Alteration in Hasidic newspapers

SituationroomCensored
The newspaper with censored photo (In the title, "When the wicked perish there is song", from Proverbs 11:10)

Di Tzeitung (The Journal), a Satmar Hasidic newspaper from Brooklyn, edited the image to remove Clinton and Tomason due to its policy of not running photographs with women because of modesty laws. The newspaper apologized for altering the image in breach of the terms of its release. The Washington Post issued a correction, noting that Di Tzeitung had not violated any White House copyright because the photograph was "in the public domain from the moment of inception". In addition, Dee Voch (The Week), a weekly Hasidic magazine from Brooklyn, also edited out the women.

The editing of images of women out of photographs is a common practice of Haredi newspapers. While some interpreted this practice as a result of inequality to women's rights in Hasidic Judaism, Di Tzeitung, in its statement, said it was done only because of modesty reasons, and should in no way be seen as degrading of women.

Other uses

The photograph was used satirically on the cover of the May 13, 2011 issue of Private Eye magazine, suggesting that the people present were witnessing a massacre of the Liberal Democrats party in British local elections.

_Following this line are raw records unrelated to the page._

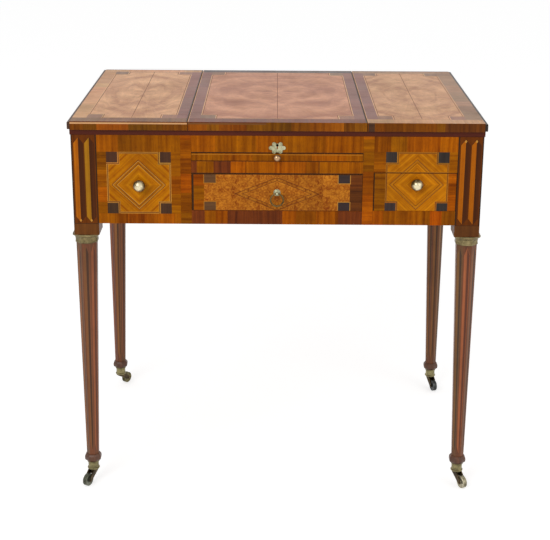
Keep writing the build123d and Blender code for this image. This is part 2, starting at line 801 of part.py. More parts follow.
ring_y = front_face - ring_standoff
with BuildPart() as ring_mount:
    shank_nut((0, front_face, ring_z))
    rod((0, front_face, ring_z), (0, -1, 0), rosette_radius, rosette_thickness)
    rod((0, front_face, ring_z), (0, -1, 0), eye_stem, ring_standoff)
    rod((-eye_length / 2, ring_y, ring_z), (1, 0, 0), eye_radius, eye_length)
    eye_hole = ring_wire_radius + ring_clearance
    rod((-eye_length / 2, ring_y, ring_z), (1, 0, 0), eye_hole, eye_length, Mode.SUBTRACT)
    rod((0, front_face, ring_z), (0, 1, 0), shank_radius, front_thickness + nut_thickness)
save(ring_mount, "ring_mount")

with BuildPart() as drawer_ring:
    with BuildSketch(Plane(origin=(0, ring_y, ring_z), x_dir=(0, 1, 0), z_dir=(1, 0, 0))):
        Circle(ring_wire_radius)
    revolve(axis=Axis((0, ring_y, ring_z - ring_radius), (0, 1, 0)))
save(drawer_ring, "drawer_ring")

# ---------------------------------------------------------------- writing slide
slide_x = centre_x - drawer_gap
slide_z = (slide_bottom + slide_gap, slide_top - slide_gap)
slide_rear = back_in - slide_rear_gap
leather_x = slide_x - leather_side_margin
leather_y = (front_face + leather_front_margin, slide_rear - leather_rear_margin)
with BuildPart() as slide_board:
    board(-slide_x, slide_x, front_face, slide_rear, *slide_z)
    board(-leather_x, leather_x, *leather_y, slide_z[1] - leather_thickness, slide_z[1], Mode.SUBTRACT)
    hole = shank_radius + shank_clearance
    rod(slide_knob_place, (0, 1, 0), hole, slide_knob_shank, Mode.SUBTRACT)
save(slide_board, "slide_board")

with BuildPart() as slide_leather:
    board(-leather_x, leather_x, *leather_y, slide_z[1] - leather_thickness, slide_z[1])
save(slide_leather, "slide_leather")


# ---------------------------------------------------------------- drawers
def make_drawer(label, x0, x1, z0, z1, rear_gap, handle_place):
    """Front, sides with back, and bottom, of a drawer filling an opening less its gap."""
    left, right = x0 + drawer_gap, x1 - drawer_gap
    low, high = z0 + drawer_gap, z1 - drawer_gap
    rear = back_in - rear_gap
    side_high = high - drawer_side_drop
    bottom_z = (low + drawer_bottom_lift, low + drawer_bottom_lift + drawer_bottom_thickness)
    groove_x = (left + drawer_side_thickness - drawer_groove, right - drawer_side_thickness + drawer_groove)
    with BuildPart() as front:
        board(left, right, front_face, rail_back, low, high)
        board(*groove_x, rail_back - drawer_groove, rail_back, *bottom_z, Mode.SUBTRACT)
        rod(handle_place, (0, 1, 0), shank_radius + shank_clearance, front_thickness, Mode.SUBTRACT)
    save(front, f"{label}_front")

    with BuildPart() as box:
        board(left, left + drawer_side_thickness, rail_back, rear, low, side_high)
        board(right - drawer_side_thickness, right, rail_back, rear, low, side_high)
        board(*groove_x, rail_back, rear, *bottom_z, Mode.SUBTRACT)
        inner = (left + drawer_side_thickness, right - drawer_side_thickness)
        board(*inner, rear - drawer_back_thickness, rear, bottom_z[1], side_high)
    save(box, f"{label}_box")

    with BuildPart() as bottom:
        board(*groove_x, rail_back - drawer_groove, rear, *bottom_z)
    save(bottom, f"{label}_bottom")


centre_heights = (centre_drawer_bottom, centre_drawer_top)
ring_place = (0, front_face, ring_z)
make_drawer("centre_drawer", -centre_x, centre_x, *centre_heights, centre_drawer_rear_gap, ring_place)
right_heights = (right_drawer_bottom, right_drawer_top)
make_drawer("right_drawer", partition_x, post_in, *right_heights, right_drawer_rear_gap, right_knob_place)
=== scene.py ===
import math
import random

import bmesh
import bpy
from mathutils import Matrix, Vector


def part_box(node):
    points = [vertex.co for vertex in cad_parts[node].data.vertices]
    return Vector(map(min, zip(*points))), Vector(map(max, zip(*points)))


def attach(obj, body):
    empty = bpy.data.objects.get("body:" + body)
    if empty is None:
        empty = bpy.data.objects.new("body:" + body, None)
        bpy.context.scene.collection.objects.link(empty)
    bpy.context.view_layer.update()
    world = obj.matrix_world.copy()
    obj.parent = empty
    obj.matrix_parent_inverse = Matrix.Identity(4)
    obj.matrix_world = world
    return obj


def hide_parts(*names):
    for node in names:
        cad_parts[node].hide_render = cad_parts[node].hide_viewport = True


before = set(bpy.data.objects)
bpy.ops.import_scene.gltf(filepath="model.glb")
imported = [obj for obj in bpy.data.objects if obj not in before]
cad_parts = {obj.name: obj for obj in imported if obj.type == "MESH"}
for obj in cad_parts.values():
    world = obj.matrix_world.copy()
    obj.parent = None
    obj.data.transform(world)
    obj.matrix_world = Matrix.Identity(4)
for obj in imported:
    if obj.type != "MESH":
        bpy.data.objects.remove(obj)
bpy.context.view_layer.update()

# Modelling is done in millimetres, in the frame's own axes, and each finished mesh is brought to metres.
MM = 0.001
X, Y, Z = Vector((1, 0, 0)), Vector((0, 1, 0)), Vector((0, 0, 1))


# ---------------------------------------------------------------- colours
def tint(red, green, blue):
    """A colour written as the eye sees it, from 0 to 255, as the linear colour that a shader wants."""
    def linear(value):
        share = value / 255
        return share / 12.92 if share <= 0.04045 else ((share + 0.055) / 1.055) ** 2.4
    return (linear(red), linear(green), linear(blue), 1.0)


# ---------------------------------------------------------------- shader helpers
class Graph:
    """Short calls for wiring one node tree. A value may be a socket or a constant."""

    def __init__(self, tree):
        self.tree = tree

    def add(self, kind, **settings):
        node = self.tree.nodes.new(kind)
        for name, value in settings.items():
            setattr(node, name, value)
        return node

    def put(self, socket, value):
        if isinstance(value, bpy.types.NodeSocket):
            self.tree.links.new(value, socket)
        elif value is not None:
            socket.default_value = value

    def place(self):
        """A point's place on the table, in metres."""
        return self.add("ShaderNodeTexCoord").outputs["Object"]

    def math(self, operation, first, second=None, third=None, clamp=False):
        node = self.add("ShaderNodeMath", operation=operation, use_clamp=clamp)
        for socket, value in zip(node.inputs, (first, second, third)):
            self.put(socket, value)
        return node.outputs[0]

    def swing(self, noise, amount, onto, clamp=False):
        """Adds to a value how far a noise swings from its middle."""
        return self.math("MULTIPLY_ADD", self.math("SUBTRACT", noise, 0.5), amount, onto, clamp)

    def vector(self, operation, first, second=None):
        node = self.add("ShaderNodeVectorMath", operation=operation)
        self.put(node.inputs[0], first)
        self.put(node.inputs[1], second)
        return node.outputs["Value" if operation == "LENGTH" else "Vector"]

    def split(self, vector):
        node = self.add("ShaderNodeSeparateXYZ")
        self.put(node.inputs[0], vector)
        return node.outputs[:3]

    def join(self, x, y, z):
        node = self.add("ShaderNodeCombineXYZ")
        for socket, value in zip(node.inputs, (x, y, z)):
            self.put(socket, value)
        return node.outputs[0]

    def noise(self, vector, scale=1.0, detail=2.0, roughness=0.5, distortion=0.0):
        node = self.add("ShaderNodeTexNoise")
        self.put(node.inputs["Vector"], vector)
        for name, value in (("Scale", scale), ("Detail", detail), ("Roughness", roughness),
                            ("Distortion", distortion)):
            node.inputs[name].default_value = value
        return node.outputs["Fac"]

    def remap(self, value, low, high, to_low=0.0, to_high=1.0):
        node = self.add("ShaderNodeMapRange")
        for socket, setting in zip(node.inputs, (value, low, high, to_low, to_high)):
            self.put(socket, setting)
        return node.outputs[0]

    def mix(self, share, first, second):
        node = self.add("ShaderNodeMix", data_type="RGBA", clamp_result=True)
        self.put(node.inputs["Factor"], share)
        self.put(node.inputs[6], first)
        self.put(node.inputs[7], second)
        return node.outputs[2]

    def bump(self, height, strength, distance):
        node = self.add("ShaderNodeBump")
        self.put(node.inputs["Height"], height)
        node.inputs["Strength"].default_value = strength
        node.inputs["Distance"].default_value = distance
        return node.outputs["Normal"]

    def use(self, group, **values):
        node = self.add("ShaderNodeGroup", node_tree=group)
        for name, value in values.items():
            self.put(node.inputs[name], value)
        return node.outputs


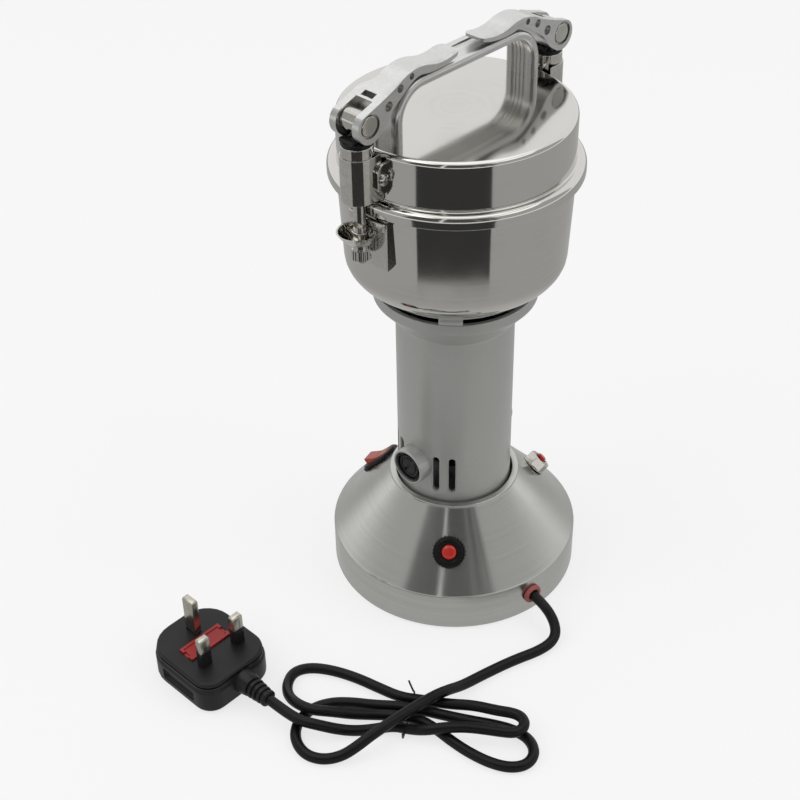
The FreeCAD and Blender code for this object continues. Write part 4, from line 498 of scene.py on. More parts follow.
    def finish(
        self,
        body: str,
        finish: "Finish",
        stands_for: Sequence[str] = (),
        smooth: float = 35.0,
        even: bool = False,
    ) -> bpy.types.Object:
        """Shade, dress and hand over the piece.

        Args:
            body: The CAD body it rides on.
            finish: Its finish.
            stands_for: The CAD nodes it replaces.
            smooth: The angle up to which neighbouring faces shade as one, in degrees.
            even: Whether large flat faces lead the shading.

        Returns:
            The finished object.
        """
        self.select()
        bpy.ops.object.shade_smooth_by_angle(angle=math.radians(smooth))
        if even:
            self.weigh_normals()
        self.obj.data.name = self.obj.name
        self.obj.data.materials.clear()
        self.obj.data.materials.append(finish.material())
        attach(self.obj, body)
        if stands_for:
            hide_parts(*stands_for)
        log.info("%s on %s, %d faces", self.obj.name, body, len(self.obj.data.polygons))
        return self.obj


# Materials


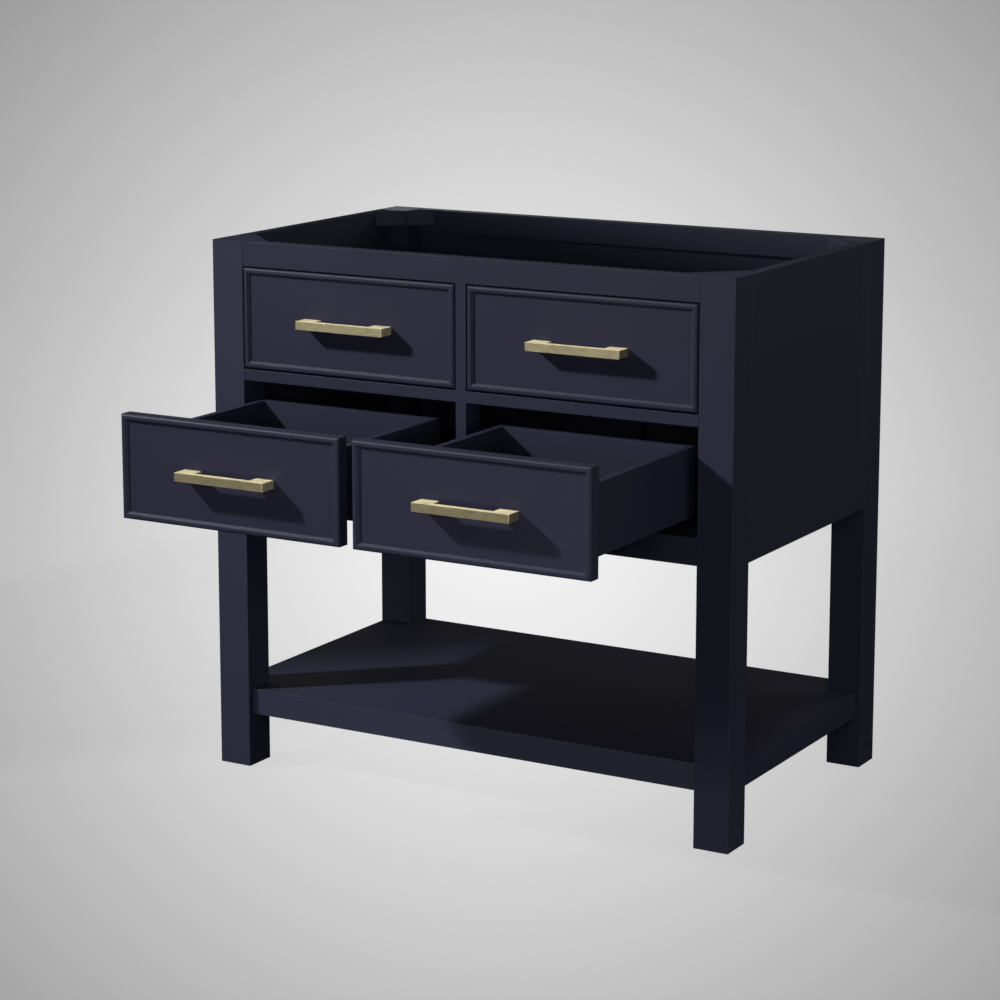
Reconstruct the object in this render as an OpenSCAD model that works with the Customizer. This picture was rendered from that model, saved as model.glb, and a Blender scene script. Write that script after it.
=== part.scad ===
// Bathroom vanity cabinet: open-topped case on four square legs, with an open shelf
// and four inset drawers on telescopic undermount slides.
// Millimetres. X to the right, front toward -Y, Z up, origin on the floor under the middle of the case.

/* [Cabinet] */
// Overall width across the legs
body_w = 914; // [880:1:960]
// Overall depth, front of legs to back of legs
body_d = 546; // [520:1:580]
// Overall height to the open top
body_h = 860; // [855:1:890]
// Side of each square leg
leg_s = 57; // [50:1:62]
// Height of the underside of the drawer case
case_z = 433; // [425:1:436]

/* [Front frame] */
// Height of the top rails
rail_h = 39; // [36:1:44]
// Height of the bottom rails
low_rail_h = 42; // [40:1:46]
// Height of the rail between the drawer rows
mid_h = 18; // [16:1:22]
// Width of the centre stile
stile_w = 18; // [16:1:24]
// Depth of the centre stile and of the middle rail
stile_d = 40; // [32:1:44]
// Thickness of the top and bottom rails
rail_t = 22; // [18:1:24]

/* [Drawers] */
// Gap all round each drawer front
front_gap = 2.25; // [2:0.25:3]
// Thickness of a drawer front without its raised edge
front_t = 19; // [17:0.5:20]
// Width of the raised edge moulding
bead_w = 11; // [10:0.5:13]
// Height of the raised edge moulding
bead_h = 4; // [3:0.5:4.5]
// Space from the front's end to the drawer box's side
box_inset = 28.25; // [26:0.25:30]
// How far a drawer box sits off its front's middle, toward the legs
box_shift = 14; // [0:1:16]
// Length of a drawer box, front to back
box_l = 325; // [315:1:335]
// Height of a lower drawer box
box_h_lower = 105; // [90:1:110]
// Height of an upper drawer box
box_h_upper = 60; // [56:1:70]
// Thickness of the drawer box boards
box_t = 12; // [11:0.5:13]
// How far the lower drawers are drawn out
pull_out = 320; // [0:1:325]

/* [Pulls] */
// Length of a pull
pull_l = 158; // [140:1:180]
// Height of a pull
pull_h = 12.5; // [12:0.5:16]
// Distance a pull stands out from its front
pull_out_y = 29; // [24:0.5:32]
// Width of each end post
post_w = 30; // [24:1:34]
// Depth of the grip bar
bar_d = 11; // [9:0.5:12]

/* [Shelf] */
// Height of the shelf's top
shelf_z = 131; // [110:1:180]
// Height of the shelf's edge
shelf_h = 42; // [36:1:48]
// Thickness of the shelf panel
shelf_t = 18; // [16:1:20]
// Setback of the shelf's front edge from the legs
shelf_in_y = 10; // [6:1:14]
// Setback of the shelf's side edges from the legs
shelf_in_x = 5; // [3:1:8]

/* [Hidden] */
e = 1;
x_leg = body_w / 2 - leg_s;
y_leg = body_d / 2 - leg_s;
y_front = -body_d / 2;
y_back = body_d / 2;
leg_chamfer = 0.6;
side_t = 18;
back_t = 9;
back_in = 6;
y_inner = y_back - back_in - back_t;
rear_rail_t = 22;
open_h = (body_h - case_z - rail_h - low_rail_h - mid_h) / 2;
z_low = case_z + low_rail_h;
z_mid = z_low + open_h;
z_up = z_mid + mid_h;
z_top = body_h - rail_h;
open_w = x_leg - stile_w / 2;
front_w = open_w - 2 * front_gap;
front_h = open_h - 2 * front_gap;
front_x = (x_leg + stile_w / 2) / 2;
front_proud = 2;
y_face = y_front - front_proud + bead_h;
y_box = y_face + front_t;
box_w = front_w - 2 * box_inset;
slide_h = 39.75;
box_z = 26;
bottom_t = 9;
groove = 5;
runner_t = 18;
runner_in = 85;
runner_out = 60;
steel = 1.6;
slide_w = 30;
slide_gap = 0.6;
slide_l = box_l - 5;
slide_u = 17;
slide_c = 20;
mid_lift = 2.2;
slide_in = 71;
slide_x = box_w / 2 - slide_in;
glide_h = 3;
glide_r = 16;
foot_hole_r = 4;
foot_hole_l = 40;
block_t = 25;
block_s = 72;
block_hole_r = 3;
block_hole_x = x_leg - 11;
block_hole_y = y_leg + 24;
screw_r = 2;
screw_in = 10;
screw_head_r = 4;
screw_head_h = 2.4;
screw_x = pull_l / 2 - post_w / 2;
recess_l = 4.4;
recess_w = 1;
recess_h = 1.4;
post_rear_w = 90;
cut_w = 300;
cut_z0 = z_up + 7;
cut_h = 70;
navy = [0.11, 0.11, 0.18];
brass = [0.80, 0.74, 0.50];
metal = [0.72, 0.73, 0.75];
nylon = [0.16, 0.16, 0.17];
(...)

In the 2017 season five finale of the Netflix TV show House of Cards, fictional President Claire Underwood and her cabinet conduct a military operation in the White House Situation Room. The angle of the camera shot, placement of actors in the scene, their clothing, and even the placement of computers and coffee cups on the table, directly mimic Souza's photograph. The photograph was also mimicked in a shot in Bong Joon-ho's 2017 film Okja, only with a corporation taking the place of the U.S. government.